In general, Francis identifies many genuine concerns, but he seems to repeatedly bite the hand that feeds the poor. He consistently fails to sufficiently celebrate how far we’ve come and how global markets are lifting hundreds of millions of people out of poverty. And he also expresses almost random and pointless policy prejudices. He trashes carbon credits, which is actually a pretty good idea (though there are legitimate concerns about it), along with criticizing the expanded use of air conditioning.
III. The Bulky
Some commentators don’t seem to mind that Laudato Si′ covers so many topics. But I found it distracting. I expected a careful, spiritual approach to environmental issues. What I read was Francis’s take on all the world’s social ills and the repeated insistence that “everything is connected.” It is better to treat significant issues separately for the sake of clarity and deeper understanding.
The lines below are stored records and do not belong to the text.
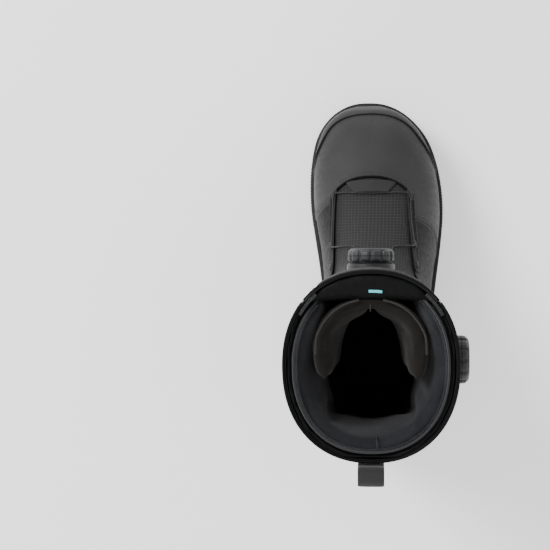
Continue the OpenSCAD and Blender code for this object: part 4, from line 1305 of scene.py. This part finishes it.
const = lambda value: (lambda t: value + 0 * t)
foot_in = LINER_OUT - 4.9
liner_plate("liner_toe_box", "foot", ["liner_toe"], -179.9, 179.9, const(1.0), const(4.95), LINER_OUT,
    foot_in, LINER)
liner_plate("liner_foot_body", "foot", ["liner_foot"], 31, 329, const(5.0),
    lambda t: s_low(t, LINER_OUT) - 0.02, LINER_OUT, foot_in, LINER, 50, 90)
liner_plate("liner_instep_panel", "foot", ["liner_instep"], -30.5, 30.5, const(5.0),
    lambda t: s_low(t, LINER_OUT) - 0.02, LINER_OUT, foot_in, LINER, 30, 30)
gaiter = plate("liner_flex_gaiter", lambda u,
    v: (mix(s_low(mix(-179.9, 179.9, v), -7) - 0.35, s_high(mix(-179.9, 179.9, v), -7) + 0.35, u),
    mix(-179.9, 179.9, v)),
               20, 110, lambda u, v, s, t: -6.4 + 0.4 * np.sin(u * 10 * np.pi), -8.6, LINER)
fit(gaiter, FLEX, ())


def footbed_place(u, v):
    return mix(1.9, 9.6, u), mix(146, 214, v)


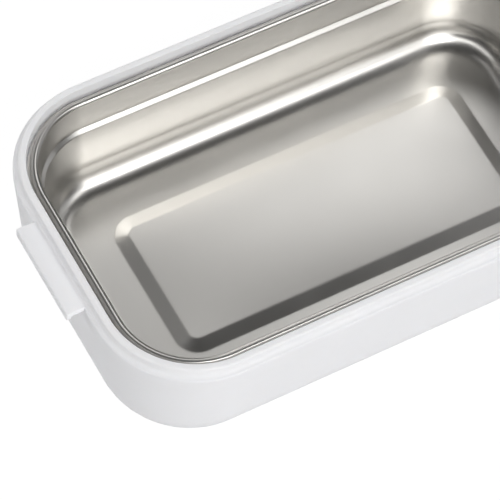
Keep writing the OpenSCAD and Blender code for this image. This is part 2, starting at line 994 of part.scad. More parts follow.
module vent_plug() {
  cap_h = vent_cap_h - vent_cap_edge;
  color([0.45, 0.46, 0.48])
    opened()
      translate([vent_x, 0, 0]) {
        translate([0, 0, lid_top]) cylinder(r = vent_cap_r, h = cap_h);
        translate([0, 0, lid_top + cap_h])
          cylinder(r1 = vent_cap_r, r2 = vent_cap_r - vent_cap_edge, h = vent_cap_edge);
        translate([0, 0, inner_plate_z]) cylinder(r = vent_stem_r, h = lid_top - inner_plate_z + lap);
      }
}

// Latch, drawn locked on the closed lid and then swung out

module latch() {
  outside = latch_plate_x - latch_t;
  shelf = latch_z + latch_shelf;
  foot = nose_top - nose_h;
  color(white)
    opened()
      translate([latch_x, 0, latch_z])
        rotate([0, latch_swing, 0])
          translate([-latch_x, 0, -latch_z])
            difference() {
              union() {
                rod_y(latch_x, latch_z, latch_barrel_r, latch_half);
                box([outside, -latch_half, latch_z - latch_barrel_r], [latch_x, latch_half, shelf]);
                box([outside, -latch_half, foot], [latch_plate_x, latch_half, shelf]);
                box([outside, -latch_half, foot], [latch_plate_x + nose_reach, latch_half, nose_top]);
              }
              rod_y(latch_x, latch_z, latch_pin_r + run_gap, latch_half + over);
            }
}

module latch_pin() {
  color([0.7, 0.7, 0.72])
    opened() rod_y(latch_x, latch_z, latch_pin_r, latch_half + latch_gap + latch_ear_w);
}

outer_shell();
inner_frame();
base_cover();
feet();
base_screws();
heating_plate();
ptc_heaters();
heater_clamps();
clamp_screws();
thermostat();
thermal_fuse();
insulation_sheet();
wire_live();
wire_switched();
wire_neutral();
inlet_socket();
inlet_pins();
inlet_flap();
flap_pin();
switch_body();
switch_rocker();
lamp_lens();
indicator_lamp();
hinge_pin();
food_tray();
lid_shell();
lid_inner_plate();
lid_seal();
vent_plug();
latch();
latch_pin();
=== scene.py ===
"""Looks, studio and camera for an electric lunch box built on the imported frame.

The photographed pieces are modelled here with rounded edges and fillets: the plastic shell with its catch
tab, the inner frame with its collar, and the pressed steel tray. So are the lid, its seal, its vent, the
latch and the fittings of the end panel. The parts inside the base are CAD solids in new finishes.
"""
import logging
import math
from dataclasses import dataclass, field
from enum import Enum
from typing import Any, Callable, Optional, Sequence

import bmesh
import bpy
from mathutils import Matrix, Vector


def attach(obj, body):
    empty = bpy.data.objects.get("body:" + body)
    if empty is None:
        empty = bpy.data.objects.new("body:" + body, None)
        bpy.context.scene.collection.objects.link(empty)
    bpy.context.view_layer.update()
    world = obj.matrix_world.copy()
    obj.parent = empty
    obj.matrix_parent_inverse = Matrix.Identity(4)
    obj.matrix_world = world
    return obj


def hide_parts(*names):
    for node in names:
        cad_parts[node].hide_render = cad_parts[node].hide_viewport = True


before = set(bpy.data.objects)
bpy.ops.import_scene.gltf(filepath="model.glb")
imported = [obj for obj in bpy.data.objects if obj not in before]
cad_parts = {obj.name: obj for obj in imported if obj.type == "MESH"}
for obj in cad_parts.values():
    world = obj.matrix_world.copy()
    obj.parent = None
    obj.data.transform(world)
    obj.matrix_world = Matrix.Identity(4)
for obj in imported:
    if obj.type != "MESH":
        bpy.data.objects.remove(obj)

LOG = logging.getLogger("lunch_box")
MM = 0.001
MERGE_MM = 0.002
BORDER_MM = 1.0
EAR_EDGE = 0.3
CORNER_STEPS = 32
SLAB_STEPS = 24
ROUND_STEPS = 8
ROD_SIDES = 48
SMOOTH_DEG = 30.0
INNER_REACH = (1.0, 0.9, 0.8)
INNER_MM = 2.0

Section = list[tuple[float, float]]


# Shared sizes of the body, in millimetres, as the construction has them


@dataclass(frozen=True)
class BodySizes:
    """Sizes that several pieces share, in millimetres."""

    open_half_l: float = 102.0
    open_half_w: float = 60.0
    open_r: float = 32.2
    end_bay: float = 24.0
    foot_h: float = 2.0
    collar_top: float = 59.0
    shoulder_top: float = 54.9
    shoulder_out: float = 4.7
    wall: float = 2.2
    wall_draft: float = 3.0
    bottom_r: float = 20.0
    rim_z: float = 53.6
    steel: float = 0.6
    floor_z: float = 11.8
    hinge_x: float = 112.6
    hinge_z: float = 60.0
    knuckle_r: float = 4.3
    knuckle_half: float = 16.0
    open_angle: float = 105.0

    @property
    def corner_x(self) -> float:
        """Distance of the corner centres from the middle, along the length."""
        return self.open_half_l - self.open_r

    @property
    def corner_y(self) -> float:
        """Distance of the corner centres from the middle, across the width."""
        return self.open_half_w - self.open_r

    @property
    def bay_x(self) -> float:
        """Place of the corner centres at the hinge end of the shell."""
        return self.corner_x + self.end_bay

    @property
    def panel_x(self) -> float:
        """Place of the flat end face that carries the inlet and the switch."""
        return self.bay_x + self.open_r + self.shoulder_out


BODY = BodySizes()


@dataclass(frozen=True)
class Plan:
    """A rounded rectangle seen from above, given by its corner centres.

    Args:
        x0: Left corner centres.
        x1: Right corner centres.
        y: Half the distance between the front and back corner centres.
    """

    x0: float
    x1: float
    y: float


OPENING = Plan(-BODY.corner_x, BODY.corner_x, BODY.corner_y)


# Modelling by hand: sections, sweeps and fills


def object_mode() -> None:
    """Leaves edit mode if an object is in it."""
    if bpy.context.object is not None and bpy.context.object.mode != "OBJECT":
        bpy.ops.object.mode_set(mode="OBJECT")


def select_nothing() -> None:
    """Leaves edit mode and deselects every object."""
    object_mode()
    bpy.ops.object.select_all(action="DESELECT")


def select_only(piece: bpy.types.Object) -> None:
    """Makes one object the only selected and the active one."""
    select_nothing()
    piece.select_set(True)
    bpy.context.view_layer.objects.active = piece


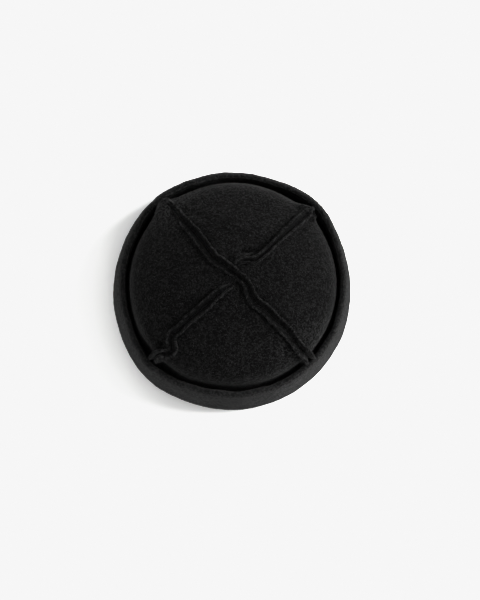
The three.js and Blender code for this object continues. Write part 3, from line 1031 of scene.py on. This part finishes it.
def cuff_rings():
    """Rings round the section of the folded band, the section and its length."""
    rows, length = even_rows(lambda row: columns(smooth_table(CUFF_FOLD, row))[:2],
                             CUFF_FOLD[-1][0], CUFF_ROWS, samples=1500)
    out, up, push = columns(smooth_table(CUFF_FOLD, rows))
    across = unit(np.stack((np.gradient(up), -np.gradient(out)), -1)) * FELT / 2
    face = np.stack((out + across[:, 0], up + across[:, 1], push), -1)
    back = np.stack((out - across[:, 0], up - across[:, 1], push), -1)

    def round_end(row, sign):
        """Points round a cut edge, beyond the first or the last row."""
        along = np.array([-across[row, 1], across[row, 0]]) * sign
        return [(out[row] + math.cos(turn) * across[row, 0] + math.sin(turn) * along[0],
                 up[row] + math.cos(turn) * across[row, 1] + math.sin(turn) * along[1],
                 push[row]) for turn in np.radians(ROUND_END)]

    section = np.concatenate((face, round_end(-1, 1), back[::-1], round_end(0, -1)[::-1]))
    angle = np.linspace(0, 2 * np.pi, CUFF_STEPS, endpoint=False)[:, None]
    rings = cuff_point(angle, section[None, :, 0], section[None, :, 1], section[None, :, 2])
    return rings, section, length


cuff_points, cuff_section, fold_length = cuff_rings()
print("band is", round(float(fold_length), 1), "mm from edge to edge")

# %% [markdown]
# Real felt never stands in a perfect ring. The wall waves in and out a little and the rim rises
# and falls, both more slowly than the small lumps. The foot stays flat, because the cap rests
# on it.

# %% Waves of the cuff
WALL_WAVE = 0.6                  # how far the wall waves in and out, mm
WALL_WAVE_SIZE = 15
WALL_WAVES_FROM = (3, 12)        # height where they begin and over which they grow, mm
RIM_WAVE = 0.45                  # how far the rim rises and falls, mm
RIM_WAVE_SIZE = 24
RIM_WAVES_FROM = (20, 20)
RIM_WAVE_RADIUS = 90             # of the level circle on which the rim's wave is read, mm
CUFF_SEED = 70


def share_above(height, limits):
    """Rises from 0 to 1 over a stretch that starts at a height."""
    start, stretch = limits
    return np.clip((height - start) / stretch, 0, 1)


from_middle = unit(cuff_points * [1, 1, 0])
slow_waves = lumps(cuff_points * [1, 1, 0.5], WALL_WAVE_SIZE, CUFF_SEED) * WALL_WAVE
fine_lumps = lumps(cuff_points, LUMP_SIZE, CUFF_SEED + 1) * LUMP_DEPTH
wall_share = share_above(cuff_points[..., 2], WALL_WAVES_FROM)
cuff_points = cuff_points + from_middle * ((slow_waves + fine_lumps) * wall_share)[..., None]
rim_share = share_above(cuff_points[..., 2], RIM_WAVES_FROM)
level_circle = unit(cuff_points * [1, 1, 0]) * RIM_WAVE_RADIUS
cuff_points[..., 2] += lumps(level_circle, RIM_WAVE_SIZE, CUFF_SEED + 2) * RIM_WAVE * rim_share
cuff_points[..., 2] = np.maximum(cuff_points[..., 2], 0)
print("rim is up to", round(float(cuff_points[..., 2].max()), 1), "mm high")

# %% [markdown]
# The band shows its brushed side outside and over the rim, painted paler for the light on the
# upright wall. Just past the top of the rim the inner side begins, painted darker as the shade
# in the gap, so the rim ends in a clear line.

# %% Mesh of the cuff
LIT_SIDE_PAST_RIM = 2             # rows past the top of the rim where the paler outside ends and the painted shade begins
faces = ring_faces(CUFF_STEPS, cuff_points.shape[1], joined=True)
past_rim = np.argmax(cuff_section[:CUFF_ROWS, 1]) + LIT_SIDE_PAST_RIM
ring_felts = np.zeros(cuff_points.shape[1], dtype=int)
ring_felts[past_rim:] = 1
felt_cuff = mesh_piece("felt_cuff", cuff_points, faces[:, ::-1].tolist(), [lit_cuff_wool, shaded_inner_wool],
                       np.tile(ring_felts, CUFF_STEPS).tolist())
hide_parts("cuff")
print(felt_cuff.name, "has", 2 * len(faces), "triangles")

# %% [markdown]
# ## Thread
#
# Each seam is held by small lockstitches at the bottom of its valley. The thread is spun from
# two strands, too fine to model, so their twist is a fine noise in its colour and relief.

# %% Thread
THREAD_RADIUS = 0.2         # mm
THREAD_DARK = (0.006, 0.006, 0.007, 1)
THREAD_PALE = (0.019, 0.019, 0.02, 1)
THREAD_TWIST = 2600         # how many times the strands change in a metre


def thread_material(name):
    """Black spun thread: strands that differ in shade and stand up a little."""
    material = plain_material(name, THREAD_DARK, roughness=0.6)
    tree = material.node_tree
    shader = tree.nodes["Principled BSDF"]
    strands = noise_pattern(tree, THREAD_TWIST, detail=2, roughness=0.6, distortion=0.8)
    colour = two_tone(tree, strands, THREAD_DARK, THREAD_PALE)
    tree.links.new(colour, shader.inputs["Base Color"])
    tree.links.new(raised(tree, strands, THREAD_RADIUS / 2 * MM), shader.inputs["Normal"])
    return material


thread_black = thread_material("black_thread")
print("thread is", 2 * THREAD_RADIUS, "mm thick")

# %% [markdown]
# A stitch is built as a short rounded bar that crosses from one panel to the next: a few rings
# of points, narrower at both ends. A curve with a bevel would do for one stitch, but single
# stitches would be hundreds of objects, so all the bars are joined into one mesh.

# %% Bars of thread
THREAD_SIDES = 6
BAR_ENDS = ((-1, 0.35), (-0.8, 1), (0, 1.1), (0.8, 1), (1, 0.35))   # share of reach, of radius


def bars(centres, along, upwards, reach, radius):
    """Short rounded bars as joined meshes: points and faces."""
    sideways = np.cross(along, upwards)
    turns = np.linspace(0, 2 * np.pi, THREAD_SIDES, endpoint=False)
    circle = (np.cos(turns)[None, :, None] * upwards[:, None]
              + np.sin(turns)[None, :, None] * sideways[:, None])
    rings = [centres[:, None] + along[:, None] * reach * end + circle * radius * size
             for end, size in BAR_ENDS]
    points = np.stack(rings, axis=1)
    bar_size = len(BAR_ENDS) * THREAD_SIDES
    faces = []
    for number in range(len(centres)):
        base = number * bar_size
        quads = ring_faces(len(BAR_ENDS), THREAD_SIDES, joined=False) + base
        faces += quads.tolist()
        faces.append([base + i for i in range(THREAD_SIDES)])
        faces.append([base + bar_size - 1 - i for i in range(THREAD_SIDES)])
    return points, faces


# %% [markdown]
# A valley has a stitch about every three millimetres, from just outside the crossing to just
# above the lower edge. Each one lies across the seam, on the floor that the panel's first side
# has noted.

# %% Stitches in the valleys
STITCH_STEP = 3.2           # from one stitch to the next, mm
STITCH_REACH = 0.9          # half the length of a stitch, mm
STITCHES_FROM_ROW = 8       # the crossing itself is too tight for stitches to show
STITCHES_STOP_SHORT = 3     # rows left free at the lower edge
rows_per_stitch = max(1, round(STITCH_STEP * ROWS / crown_travel))
stitch_rows = np.arange(STITCHES_FROM_ROW, ROWS - STITCHES_STOP_SHORT, rows_per_stitch)
centres, along, upwards = [], [], []
for panel in PANELS:
    side = first_seams[panel]
    centres.append(side["valley"][stitch_rows] - side["inwards"][stitch_rows] * PANEL_GAP / 2)
    along.append(side["inwards"][stitch_rows])
    upwards.append(side["outwards"][stitch_rows])
points, faces = bars(np.concatenate(centres), np.concatenate(along), np.concatenate(upwards),
                     STITCH_REACH, THREAD_RADIUS)
seam_stitches = mesh_piece("seam_stitches", points, faces, [thread_black])
print("seam stitches:", len(stitch_rows) * len(PANELS))

# %% [markdown]
# ## The nap
#
# Close up, felt is never a hard surface: fibre ends stand off it everywhere, most of all along
# cut edges and folds. Hair particles would vanish on export, so the nap is a mesh of fine
# tapered spikes. First each spike is given a root: a face is drawn by lot, larger and rougher
# faces more often, and then a place on it. A fixed seed draws the same lots each time.

# %% Roots of the nap
chance = np.random.default_rng(42)


def fibre_roots(rings, density, count):
    """Random places on a ring mesh, and the way out of the felt there.

    Density is how thickly fibres stand on each column of the mesh."""
    a, b = rings[:-1, :-1], rings[:-1, 1:]
    c, d = rings[1:, 1:], rings[1:, :-1]
    normals = np.cross(c - a, b - d).reshape(-1, 3)
    areas = np.linalg.norm(normals, axis=1) * np.tile(density, len(rings) - 1)
    normals = unit(normals)
    picked = chance.choice(len(areas), count, p=areas / areas.sum())
    u, v = chance.random((2, count, 1))
    corners = [corner.reshape(-1, 3)[picked] for corner in (a, b, c, d)]
    roots = ((corners[0] * (1 - u) + corners[1] * u) * (1 - v)
             + (corners[3] * (1 - u) + corners[2] * u) * v)
    return roots, normals[picked]


# %% [markdown]
# A spike has three sides, a ring of points at its root, another where it bends, and a tip. That
# is the least that still looks round when it is a tenth of a millimetre thick, and with tens of
# thousands of spikes every face counts.

# %% Faces of the spikes
FIBRE_SIDES = 3


def spike_faces(count):
    """Four-sided and three-sided faces of so many spikes, one after another."""
    quads, ends = [], []
    for side_number in range(FIBRE_SIDES):
        beside = (side_number + 1) % FIBRE_SIDES
        quads.append([side_number, beside, FIBRE_SIDES + beside, FIBRE_SIDES + side_number])
        ends.append([FIBRE_SIDES + side_number, FIBRE_SIDES + beside, 2 * FIBRE_SIDES])
    ends.append([*range(FIBRE_SIDES)][::-1])
    base = np.arange(count)[:, None, None] * (2 * FIBRE_SIDES + 1)
    faces = (np.array(quads)[None] + base).reshape(-1, 4).tolist()
    return faces + (np.array(ends)[None] + base).reshape(-1, 3).tolist()


print("faces of one spike:", len(spike_faces(1)))

# %% [markdown]
# Each spike gets its own length, lean and bend. Fibres that stood straight up would look like a
# brush; matted wool lies nearly flat and curls. The spikes of one piece of felt are joined into
# one mesh, so that thousands of fibres are still a single piece.

# %% Nap fibres
FIBRE_LENGTH = 1.5          # mm
FIBRE_RADIUS = 0.1          # mm
FIBRE_SIZES = (0.35, 1.0)   # shares of the full length
SHORT_FIBRES = 1.5          # above 1, more of them are short
FIBRE_LEANS = (25, 80)      # degrees from upright
FIBRE_BEND = 0.7
FIBRE_RISE = 0.15           # how much their tips turn away from the felt again
FIBRE_ROOT = 0.12           # how deep they start in the felt, mm
BEND_AT = 0.55              # share of the length where a fibre bends
TAPER_AT_BEND = 0.75
LOWEST_FIBRE = 0.2          # height of the lowest fibre above the table, mm
fibre_wool = felt_material("raised_nap", pit=0.001, tuft=0.07, sheen=0.12)


def nap(name, rings, density, count):
    """Fine fibres on a ring mesh, joined into one piece."""
    roots, normal = fibre_roots(rings, density, count)
    stray = unit(chance.normal(size=(count, 3)))
    flat = unit(stray - normal * np.sum(stray * normal, axis=1, keepdims=True))
    size = FIBRE_LENGTH * chance.uniform(*FIBRE_SIZES, (count, 1)) ** SHORT_FIBRES
    lean = np.radians(chance.uniform(*FIBRE_LEANS, (count, 1)))
    start = normal * np.cos(lean) + flat * np.sin(lean)
    turned = unit(chance.normal(size=(count, 3)))
    bend = unit(start + FIBRE_BEND * turned + FIBRE_RISE * normal)
    side = unit(np.cross(start, normal))
    other = np.cross(start, side)
    turns = np.linspace(0, 2 * np.pi, FIBRE_SIDES, endpoint=False)
    circle = (np.cos(turns)[None, :, None] * side[:, None]
              + np.sin(turns)[None, :, None] * other[:, None]) * FIBRE_RADIUS
    roots = roots - normal * FIBRE_ROOT
    middle = roots + start * size * BEND_AT
    tip = middle + bend * size * (1 - BEND_AT)
    points = np.concatenate((roots[:, None] + circle, middle[:, None] + circle * TAPER_AT_BEND,
                             tip[:, None]), axis=1)
    points[..., 2] = np.maximum(points[..., 2], LOWEST_FIBRE)
    return mesh_piece(name, points, spike_faces(count), [fibre_wool])


# %% [markdown]
# Cut edges and the rim are the roughest places, so the nap stands four times as thick there. It
# stops where the cuff's brushed side ends, and at the foot, which the table has pressed flat.

# %% Nap on every piece
PANEL_FIBRES = 9000
CUFF_FIBRES = 16000
EDGE_DENSITY = 4            # how much thicker the nap stands on cut edges and on the rim
RIM_NAP_FROM = 31           # height from which the rim is brushed up, mm
FOOT_NAP_FROM = 2.5         # height below which the felt is pressed flat, mm
panel_density = np.array([1, 0, EDGE_DENSITY])[panel_felts(rings.shape[1])[:-1]]
for panel in PANELS:
    nap(panel.replace("crown_panel", "nap"), panel_rings[panel], panel_density,
                      PANEL_FIBRES)
section_up = cuff_section[:-1, 1]
outside = (section_up > FOOT_NAP_FROM) & (np.arange(len(section_up)) < past_rim)
cuff_density = np.where(section_up > RIM_NAP_FROM, EDGE_DENSITY, 1) * outside
nap("nap_cuff", cuff_points, cuff_density, CUFF_FIBRES)
print("fibres:", len(PANELS) * PANEL_FIBRES + CUFF_FIBRES)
An encyclical on the environment doesn’t need to talk about the family, abortion, consumerism, the financial crisis, and an obsession with technology all at once. Yes, these issues are connected; but they didn’t have to be thrown into one document. All that extraneous discussion could have been replaced with an application of Catholic theology to careful analyses of potential policy solutions, perhaps setting out a range of reasonable policy approaches that Catholics could adopt to protect the environment.
IV. Summary (tl;dr)
I have mixed feelings about Laudato Si′. On matters of moral and theological principle, it is a beautiful application of Catholic social thought to new issues, both drawing on tradition and extending it. It has challenged me to reevaluate my theological commitments and to adopt a new perspective on how I relate to the environment. On the other hand, it at times reads like a grab bag of Francis’s personal political and economic prejudices. Laudato Si′ almost entirely ignores critical complexities involved in institutional analysis and fails to acknowledge an appropriately broad range of reasonable policy disagreement. Good Christians can sincerely and prayerfully affirm market-friendly policies to protect God’s creation.